Mais depuis plus d'un an, elle s'est réorientée vers l'hypothèse de représailles pakistanaises après l'arrêt du versements de commissions promises par la France dans le cadre du contrat sur la vente de trois sous-marins Agosta au Pakistan signé en 1994 pour environ 850 millions d'euros.

Les commissions, légales jusqu'à leur interdiction par l'OCDE en 2000, étaient dans ce type de contrats versées aux intermédiaires facilitant leur signature. Il pouvait arriver qu'une rétrocommission, illégale, soit prélevée sur la commission au profit de responsables du pays ayant remporté le contrat.

En l'occurence, les commissions françaises auraient été distribuées au Pakistan par l'actuel chef de l'État Asif Ali Zardari, alors ministre dans un gouvernement dirigé par sa femme Benazir Bhutto (tuée dans un attentat fin 2007).

Les rétrocommissions pakistanaises auraient servi au financement de la campagne présidentielle en 1994 du premier ministre français d'alors Edouard Balladur, dont le porte-parole était Nicolas Sarkozy, selon des témoignages et des rapports versés au dossier.

Dès son élection à la présidence du pays en 1995, Jacques Chirac a décidé de stopper le versement de commissions, asséchant d'éventuelles rentrées d'argent, via des rétrocommissions, au profit de son ennemi juré - qui a toujours démenti tout financement illicite de sa campagne.

Si les soupçons ne sont pas nouveaux, l'affaire a pris un nouveau tour après la confirmation de l'existence de telles rétrocommissions par l'ancien ministre de la Défense Charles Millon (mai 1995 à juin 1997), révélée mercredi à l'AFP par une source proche du dossier.

L'ancien ministre a déclaré lundi au juge Renaud van Ruymbeke que des vérifications menées en 1995 par les services secrets après l'élection de Jacques Chirac avaient établi l'existence de rétrocommissions vers des décideurs français en marge de contrats de ventes de sous-marins au Pakistan et de frégates à l'Arabie saoudite.

«On a eu une intime conviction», a confié au juge M. Millon évoquant des traces de ces rétrocommissions retrouvées en Espagne, en Suisse, à Malte et au Luxembourg.

Depuis, l'opposition et les familles de victimes demandent que la justice auditionne comme témoin M. Sarkozy, Jacques Chirac et son ex-premier ministre Dominique de Villepin, secrétaire général de l'Élysée à l'époque du contrat. Les avocats des familles de victimes ont déjà déposé une demande au juge pour MM. Chirac et Villepin.

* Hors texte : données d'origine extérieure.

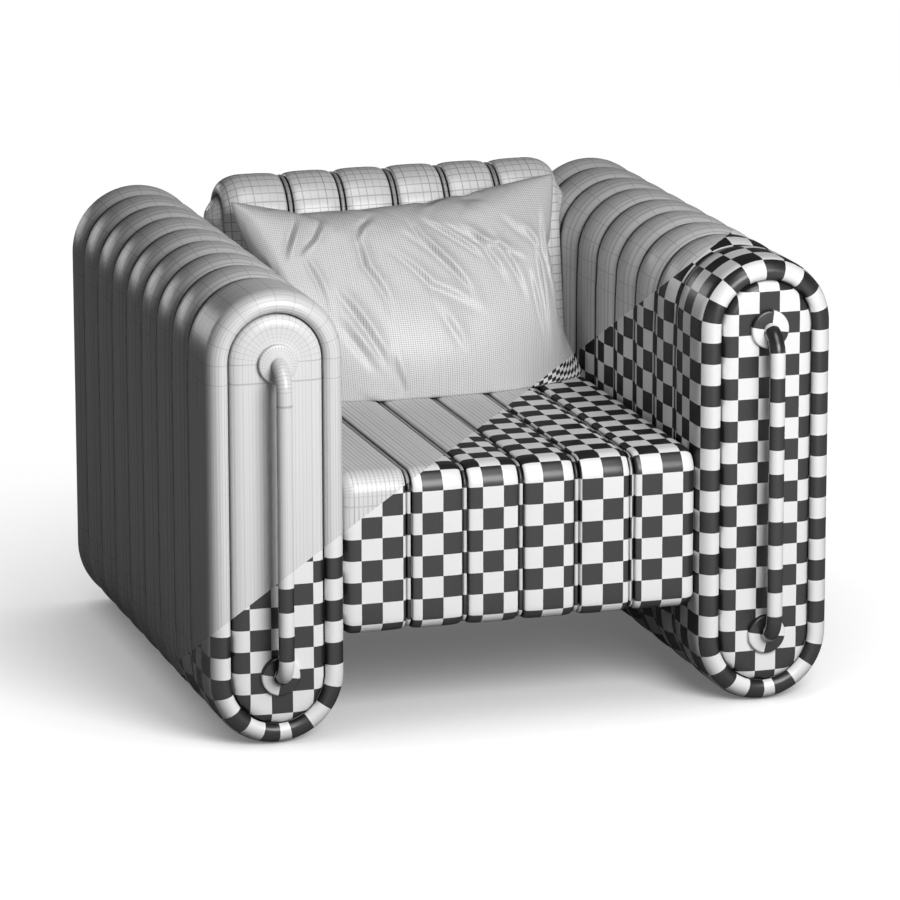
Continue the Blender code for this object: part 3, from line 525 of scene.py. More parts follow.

«Je crois que Nicolas Sarkozy, qui est aussi dans cette affaire (...) doit s'expliquer comme l'ensemble des acteurs de cette affaire», a ajouté jeudi le député socialistes Jean-Christophe Cambadélis sur la radio France Info.

«Au sommet de l'État, on craint l'avancée de ce dossier car il implique Nicolas Sarkozy et ses proches», a estimé l'avocat d'une partie des familles Me Olivier Morice.